Saturday, September 22, 2007

I’m Super Cool… aren’t I?

I’m back at least I think I’m back.

My hiatus was… well… needed. Actually I think if I wrote over the summer, it may have been helpful but that’s neither here nor there.

Stress.
School, is only moderately hard. A PhD student I’m close with informed me that this attitude in my undergrad years is Cocky, the bad kind of cocky. But after I think she realized that comment hurt my feelings she back pedaled and said it was more like confidence and she wished at some points she could have just been confident like I am in her academic career. Moreover, what I took out of that was that the bundle of insecurities, which is me, that is so apparent to anyone who comes across this blog is incredibly well hidden from the people around me. I can be great actress. I am a great liar.
What’s really stressful is the idiot move I made by entering an abstract into a professional conference and somehow getting it accepted.
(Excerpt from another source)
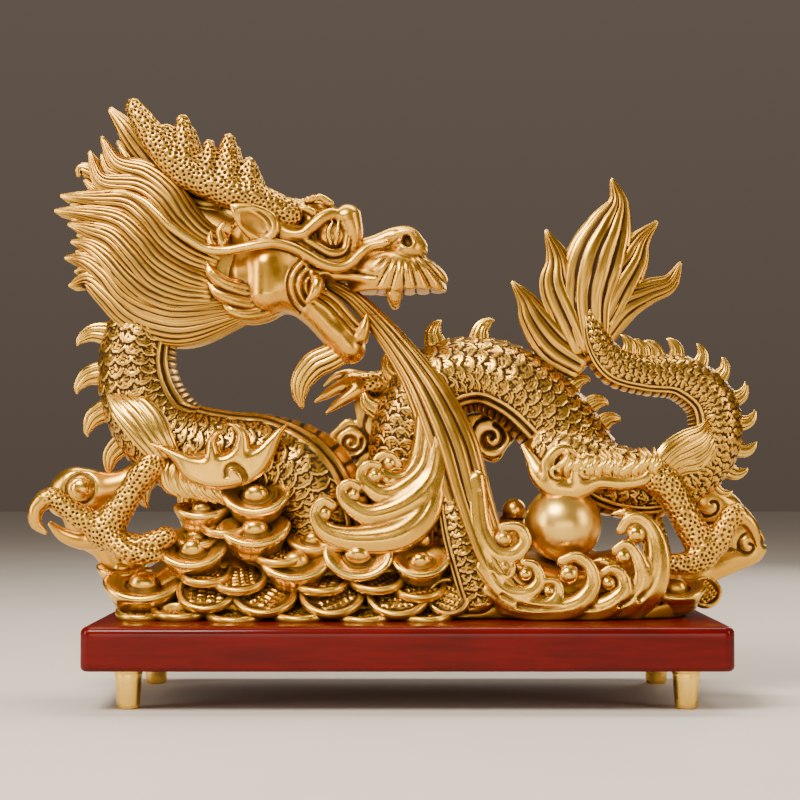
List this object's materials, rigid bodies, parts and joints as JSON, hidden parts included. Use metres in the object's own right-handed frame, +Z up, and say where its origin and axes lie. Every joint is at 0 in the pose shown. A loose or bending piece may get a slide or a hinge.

Now I have to finish a paper and get it critiqued by people who know what they are talking about while I clearly am a poser fraud (see liar above)
As Well the thesis.
As Well the scholarship applications.
As Well the Masters applications.

Romance.
None. None. None. Well actually with long time friend a semi-summer romance sort of happened but nothing now. I met this very nice guy, however, nice guy’s girlfriend resides in Germany right now.

Self experimentation.
Food things are under strict control at the moment. This is good and I’m totally loving my obsessive gym going. Its something to do that doesn’t result in me feeling like shit.

Alcohol.
Its evil, if you didn’t already know. But seriously who doesn’t love to get drunk? However for reasons beyond my control my liver is unhappy, so I’m not really drinking anymore, at least until things improve. It’s made my wallet happy. You see I’m saving for a trip to Europe this summer, and I think I have enough money already but I was just informed today that my father wants me to work this summer and probably won’t be helping me pay for the trip as he previously had said he would. How expensive can it really be?

1 comment:

Unknown said...

romance is so annoying! i don't have any either. It's deffo better not getting drunk! I take it your course is pretty stressful at the moment, hope it's going alright! I haven't started mine yet, just settling into my new house! So that's why I still don't have the internet atm. I have to come to the stupid computer room miles away to use it!